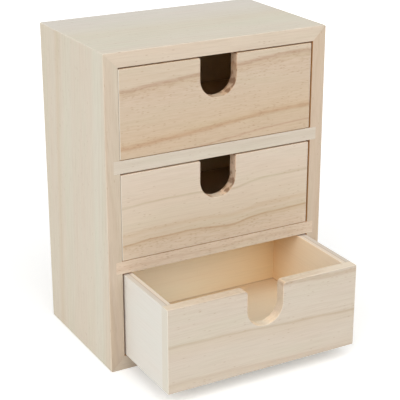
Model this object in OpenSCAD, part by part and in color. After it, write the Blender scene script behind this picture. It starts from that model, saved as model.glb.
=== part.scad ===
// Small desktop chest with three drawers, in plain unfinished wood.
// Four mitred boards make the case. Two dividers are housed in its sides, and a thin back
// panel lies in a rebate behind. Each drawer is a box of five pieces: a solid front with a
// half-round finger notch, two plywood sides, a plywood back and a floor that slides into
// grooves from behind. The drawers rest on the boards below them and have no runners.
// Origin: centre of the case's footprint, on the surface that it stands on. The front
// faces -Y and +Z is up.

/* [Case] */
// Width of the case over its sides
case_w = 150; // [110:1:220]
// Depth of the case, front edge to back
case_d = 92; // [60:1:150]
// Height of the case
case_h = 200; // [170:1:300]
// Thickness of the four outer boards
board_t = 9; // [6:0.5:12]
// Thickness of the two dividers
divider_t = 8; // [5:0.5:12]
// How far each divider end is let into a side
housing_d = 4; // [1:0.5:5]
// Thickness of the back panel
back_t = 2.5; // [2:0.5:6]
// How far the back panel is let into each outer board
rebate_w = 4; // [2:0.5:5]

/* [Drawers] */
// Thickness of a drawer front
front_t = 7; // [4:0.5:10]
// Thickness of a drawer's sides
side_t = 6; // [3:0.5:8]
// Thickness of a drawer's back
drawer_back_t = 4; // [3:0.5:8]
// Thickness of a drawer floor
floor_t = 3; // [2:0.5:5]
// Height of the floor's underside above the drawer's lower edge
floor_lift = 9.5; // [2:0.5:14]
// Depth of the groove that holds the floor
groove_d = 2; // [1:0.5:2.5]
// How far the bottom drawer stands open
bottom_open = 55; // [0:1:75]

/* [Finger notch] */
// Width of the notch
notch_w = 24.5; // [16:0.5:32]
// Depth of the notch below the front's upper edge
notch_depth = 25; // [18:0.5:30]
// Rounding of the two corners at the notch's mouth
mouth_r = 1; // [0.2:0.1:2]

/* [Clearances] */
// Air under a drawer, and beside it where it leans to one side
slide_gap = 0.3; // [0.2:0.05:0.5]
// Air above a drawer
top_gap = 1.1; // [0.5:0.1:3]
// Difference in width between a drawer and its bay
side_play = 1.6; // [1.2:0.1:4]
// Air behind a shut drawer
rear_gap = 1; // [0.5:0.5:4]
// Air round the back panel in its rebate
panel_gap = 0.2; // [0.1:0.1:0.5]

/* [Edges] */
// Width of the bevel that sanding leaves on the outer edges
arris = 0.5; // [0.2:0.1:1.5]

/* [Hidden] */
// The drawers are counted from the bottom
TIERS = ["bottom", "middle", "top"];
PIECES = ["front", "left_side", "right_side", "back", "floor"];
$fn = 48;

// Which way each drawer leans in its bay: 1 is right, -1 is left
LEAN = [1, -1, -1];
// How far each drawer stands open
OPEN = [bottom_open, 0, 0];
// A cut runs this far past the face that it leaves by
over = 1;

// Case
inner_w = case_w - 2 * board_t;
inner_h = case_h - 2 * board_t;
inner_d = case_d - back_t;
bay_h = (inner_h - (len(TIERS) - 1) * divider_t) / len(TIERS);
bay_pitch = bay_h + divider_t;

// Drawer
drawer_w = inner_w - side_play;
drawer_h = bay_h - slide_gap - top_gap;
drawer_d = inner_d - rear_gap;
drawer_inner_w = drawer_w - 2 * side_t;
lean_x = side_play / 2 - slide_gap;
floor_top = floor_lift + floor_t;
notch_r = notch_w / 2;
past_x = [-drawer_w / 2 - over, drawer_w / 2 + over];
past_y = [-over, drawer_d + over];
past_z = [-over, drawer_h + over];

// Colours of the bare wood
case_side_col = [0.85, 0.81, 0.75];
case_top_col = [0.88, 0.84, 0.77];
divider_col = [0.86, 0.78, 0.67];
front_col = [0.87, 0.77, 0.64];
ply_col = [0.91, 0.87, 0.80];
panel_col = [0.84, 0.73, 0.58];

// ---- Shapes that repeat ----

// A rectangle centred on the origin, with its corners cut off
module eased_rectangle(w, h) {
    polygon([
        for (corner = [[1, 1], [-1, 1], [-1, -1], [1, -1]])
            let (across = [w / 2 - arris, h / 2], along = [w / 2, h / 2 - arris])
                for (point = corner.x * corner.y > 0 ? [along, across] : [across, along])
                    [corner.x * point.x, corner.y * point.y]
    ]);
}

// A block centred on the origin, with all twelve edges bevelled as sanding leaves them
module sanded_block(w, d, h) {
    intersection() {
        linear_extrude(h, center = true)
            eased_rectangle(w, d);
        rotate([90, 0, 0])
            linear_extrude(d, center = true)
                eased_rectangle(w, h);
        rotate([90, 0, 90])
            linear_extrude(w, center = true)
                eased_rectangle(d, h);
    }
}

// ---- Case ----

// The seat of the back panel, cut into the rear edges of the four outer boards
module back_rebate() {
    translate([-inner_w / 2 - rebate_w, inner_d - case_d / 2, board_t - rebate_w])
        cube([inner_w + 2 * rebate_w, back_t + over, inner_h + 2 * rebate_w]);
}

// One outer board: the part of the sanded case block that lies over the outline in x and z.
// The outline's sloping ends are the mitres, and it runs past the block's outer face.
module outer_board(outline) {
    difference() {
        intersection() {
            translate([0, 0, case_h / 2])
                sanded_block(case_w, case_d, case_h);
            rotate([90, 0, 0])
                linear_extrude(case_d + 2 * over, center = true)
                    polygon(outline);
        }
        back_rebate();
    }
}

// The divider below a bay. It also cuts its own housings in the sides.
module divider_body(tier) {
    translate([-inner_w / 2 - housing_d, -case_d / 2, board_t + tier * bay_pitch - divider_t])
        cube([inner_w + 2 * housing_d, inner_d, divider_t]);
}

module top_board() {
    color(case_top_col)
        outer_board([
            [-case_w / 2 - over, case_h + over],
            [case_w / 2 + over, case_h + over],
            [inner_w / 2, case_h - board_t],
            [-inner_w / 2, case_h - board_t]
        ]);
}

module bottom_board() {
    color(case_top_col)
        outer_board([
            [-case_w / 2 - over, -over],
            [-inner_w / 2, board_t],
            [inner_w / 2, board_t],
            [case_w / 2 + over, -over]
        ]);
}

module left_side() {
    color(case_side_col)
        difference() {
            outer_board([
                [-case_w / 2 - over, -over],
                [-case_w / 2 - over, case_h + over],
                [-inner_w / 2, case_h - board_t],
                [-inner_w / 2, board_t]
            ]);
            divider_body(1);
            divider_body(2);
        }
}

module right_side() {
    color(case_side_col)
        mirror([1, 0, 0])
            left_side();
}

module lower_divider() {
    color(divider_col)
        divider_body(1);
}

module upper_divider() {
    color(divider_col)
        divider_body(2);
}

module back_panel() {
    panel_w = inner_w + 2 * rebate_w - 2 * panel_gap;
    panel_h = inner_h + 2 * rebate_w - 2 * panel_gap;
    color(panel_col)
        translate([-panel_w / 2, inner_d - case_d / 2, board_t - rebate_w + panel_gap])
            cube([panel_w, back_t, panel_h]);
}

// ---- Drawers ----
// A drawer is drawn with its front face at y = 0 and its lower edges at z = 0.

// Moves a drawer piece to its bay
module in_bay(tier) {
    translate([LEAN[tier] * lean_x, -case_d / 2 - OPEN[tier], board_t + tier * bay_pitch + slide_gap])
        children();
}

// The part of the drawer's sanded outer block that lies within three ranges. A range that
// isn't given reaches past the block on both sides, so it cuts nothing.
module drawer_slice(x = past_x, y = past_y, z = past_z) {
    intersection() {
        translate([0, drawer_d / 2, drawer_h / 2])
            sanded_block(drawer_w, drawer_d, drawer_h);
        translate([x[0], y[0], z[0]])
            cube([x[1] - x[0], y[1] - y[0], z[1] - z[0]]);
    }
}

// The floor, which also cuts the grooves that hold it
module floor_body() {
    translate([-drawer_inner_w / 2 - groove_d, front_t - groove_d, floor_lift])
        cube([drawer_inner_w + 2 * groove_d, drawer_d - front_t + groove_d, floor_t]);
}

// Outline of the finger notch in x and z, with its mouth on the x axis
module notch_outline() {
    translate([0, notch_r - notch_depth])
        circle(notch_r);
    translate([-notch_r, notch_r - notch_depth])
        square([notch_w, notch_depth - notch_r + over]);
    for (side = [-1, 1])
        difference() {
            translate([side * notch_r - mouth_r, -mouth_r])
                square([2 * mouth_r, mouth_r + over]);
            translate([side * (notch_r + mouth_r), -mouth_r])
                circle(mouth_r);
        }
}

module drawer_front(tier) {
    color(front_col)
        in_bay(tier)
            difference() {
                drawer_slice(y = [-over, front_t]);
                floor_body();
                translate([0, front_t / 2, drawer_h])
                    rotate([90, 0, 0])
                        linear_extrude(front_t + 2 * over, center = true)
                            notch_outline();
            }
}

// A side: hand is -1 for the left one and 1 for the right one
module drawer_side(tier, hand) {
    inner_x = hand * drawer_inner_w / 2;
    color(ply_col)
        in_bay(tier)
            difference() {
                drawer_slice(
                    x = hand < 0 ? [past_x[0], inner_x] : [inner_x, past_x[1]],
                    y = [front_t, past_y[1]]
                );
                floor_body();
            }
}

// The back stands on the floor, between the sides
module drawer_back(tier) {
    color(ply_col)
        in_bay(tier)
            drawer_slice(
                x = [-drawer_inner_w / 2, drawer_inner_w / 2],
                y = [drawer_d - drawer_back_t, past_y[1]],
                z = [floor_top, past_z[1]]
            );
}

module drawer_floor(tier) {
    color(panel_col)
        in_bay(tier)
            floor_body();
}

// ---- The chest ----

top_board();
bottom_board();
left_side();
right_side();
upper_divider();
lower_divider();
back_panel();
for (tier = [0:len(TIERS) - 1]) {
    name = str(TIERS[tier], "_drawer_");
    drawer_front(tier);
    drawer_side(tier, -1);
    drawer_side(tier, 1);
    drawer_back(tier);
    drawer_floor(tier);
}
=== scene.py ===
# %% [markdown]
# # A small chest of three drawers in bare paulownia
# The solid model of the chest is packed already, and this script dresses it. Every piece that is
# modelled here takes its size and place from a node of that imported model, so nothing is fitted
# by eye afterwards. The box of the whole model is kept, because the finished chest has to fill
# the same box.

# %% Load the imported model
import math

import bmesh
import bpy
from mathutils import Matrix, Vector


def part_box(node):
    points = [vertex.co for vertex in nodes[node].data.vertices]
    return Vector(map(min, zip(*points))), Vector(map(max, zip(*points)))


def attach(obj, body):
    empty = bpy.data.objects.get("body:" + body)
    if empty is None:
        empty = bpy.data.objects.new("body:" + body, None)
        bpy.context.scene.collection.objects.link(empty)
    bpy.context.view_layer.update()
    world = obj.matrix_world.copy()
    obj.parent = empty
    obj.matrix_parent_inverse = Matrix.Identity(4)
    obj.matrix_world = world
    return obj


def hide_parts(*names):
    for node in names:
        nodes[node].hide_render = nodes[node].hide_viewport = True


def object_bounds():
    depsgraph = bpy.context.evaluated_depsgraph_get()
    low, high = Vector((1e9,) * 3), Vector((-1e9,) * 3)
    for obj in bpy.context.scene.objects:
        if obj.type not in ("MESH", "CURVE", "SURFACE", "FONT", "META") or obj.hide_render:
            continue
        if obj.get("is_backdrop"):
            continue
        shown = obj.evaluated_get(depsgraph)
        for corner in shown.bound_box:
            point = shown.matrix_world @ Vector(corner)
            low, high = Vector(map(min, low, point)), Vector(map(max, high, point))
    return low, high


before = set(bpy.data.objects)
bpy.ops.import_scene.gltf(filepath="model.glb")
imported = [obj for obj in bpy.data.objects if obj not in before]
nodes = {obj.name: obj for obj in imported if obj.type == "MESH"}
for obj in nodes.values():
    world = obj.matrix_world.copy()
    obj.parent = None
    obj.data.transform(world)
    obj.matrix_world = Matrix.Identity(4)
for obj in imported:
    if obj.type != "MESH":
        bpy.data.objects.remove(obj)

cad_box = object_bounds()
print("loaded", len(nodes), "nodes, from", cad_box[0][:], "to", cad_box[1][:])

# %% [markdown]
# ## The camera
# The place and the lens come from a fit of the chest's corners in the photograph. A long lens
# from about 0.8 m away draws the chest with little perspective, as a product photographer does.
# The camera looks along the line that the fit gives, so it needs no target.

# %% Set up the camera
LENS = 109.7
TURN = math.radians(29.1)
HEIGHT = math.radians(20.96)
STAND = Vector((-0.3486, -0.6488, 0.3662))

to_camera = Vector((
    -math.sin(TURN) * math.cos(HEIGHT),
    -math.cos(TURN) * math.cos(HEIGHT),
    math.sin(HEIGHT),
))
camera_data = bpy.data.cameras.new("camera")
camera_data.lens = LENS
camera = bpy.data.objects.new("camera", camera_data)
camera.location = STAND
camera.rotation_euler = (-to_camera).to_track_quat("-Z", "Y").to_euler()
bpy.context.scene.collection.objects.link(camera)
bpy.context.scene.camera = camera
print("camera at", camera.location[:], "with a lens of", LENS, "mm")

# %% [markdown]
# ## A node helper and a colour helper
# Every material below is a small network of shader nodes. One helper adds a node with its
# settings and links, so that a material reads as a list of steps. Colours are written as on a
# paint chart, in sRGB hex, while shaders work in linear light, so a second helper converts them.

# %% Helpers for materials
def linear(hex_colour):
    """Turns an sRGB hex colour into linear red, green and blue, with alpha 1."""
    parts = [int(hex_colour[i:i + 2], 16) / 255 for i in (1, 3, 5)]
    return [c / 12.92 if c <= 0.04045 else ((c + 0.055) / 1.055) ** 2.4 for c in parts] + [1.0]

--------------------

Prompt –
Search the data for "None". Copy every matching line.

Solved exercise –
    if empty is None:
        empty = bpy.data.objects.new("body:" + body, None)
    obj.parent = None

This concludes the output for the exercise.